The records shall be maintained for a period of five years after the winding up of the fund.

Submission of reports to the Board – The Board may at any time seek such information, reports, documents etc. from AIF as it may desire, with respect to the activities carried on by AIF.

  1. Dispute resolution – AIF either by itself or by its manager or sponsor shall have a mechanism for dispute resolution and laid down procedure for resolution of disputes between the investors, AIF, Manager or Sponsor which may be mutually decided between the investors and the AIF.

Q 12. What are the conditions and procedure for winding up of the AIF?

Condition for winding up-the tenure of AIF as per the placement memorandum is over

                                        if 75% of investor by the value of their investments in AIF agree 

                                        if AIF is a trust and it is the opinion of trustee/trustee company in the interest of investors

                                        if Board director in the interest of investors


  1. The process of winding up of the AIF registered either in the form trust, LLP, company or body corporate shall also be governed by their respective laws.
  2. The AIF shall intimate the Board and investors of the situations and conditions leading to the winding up.
  3. Post intimation to Board and investors, no further investments shall be made by the AIF.
  4. The assets shall be liquidated, and the proceeds accruing to investors in the AIF shall be distributed after satisfying all liabilities within one year of the date of intimation to Board and investors.
  5. If there is any condition in placement memorandum regarding the specific distribution, such condition must be approved, after obtaining consent of at least 75% of the investors by value of their investment in the AIF.
  6. The registration certificate shall be surrendered to the Board upon winding up of the AIF.

AIF is relatively a new concept for Indian market and accordingly represents a very small share in the global market.
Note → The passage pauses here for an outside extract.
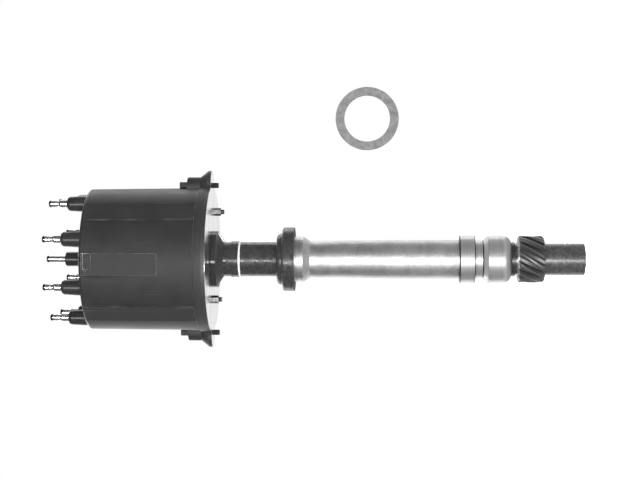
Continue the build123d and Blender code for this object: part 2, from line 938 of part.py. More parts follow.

The government is required to take certain initiatives like inculcating more compliance related disclosures leading to transparency and belief of investors in the funds, attracting the domestic investors so that dependency on foreign funds are reduced, relaxations in the minimum investment limit etc. to encourage investments in AIF. It can further be seen that the inclination of investors in this sector in line with their risk return perspective backed by the stringent regulations of government on non-compliances will definitely improve the current statistics of Indian AIF in the global market.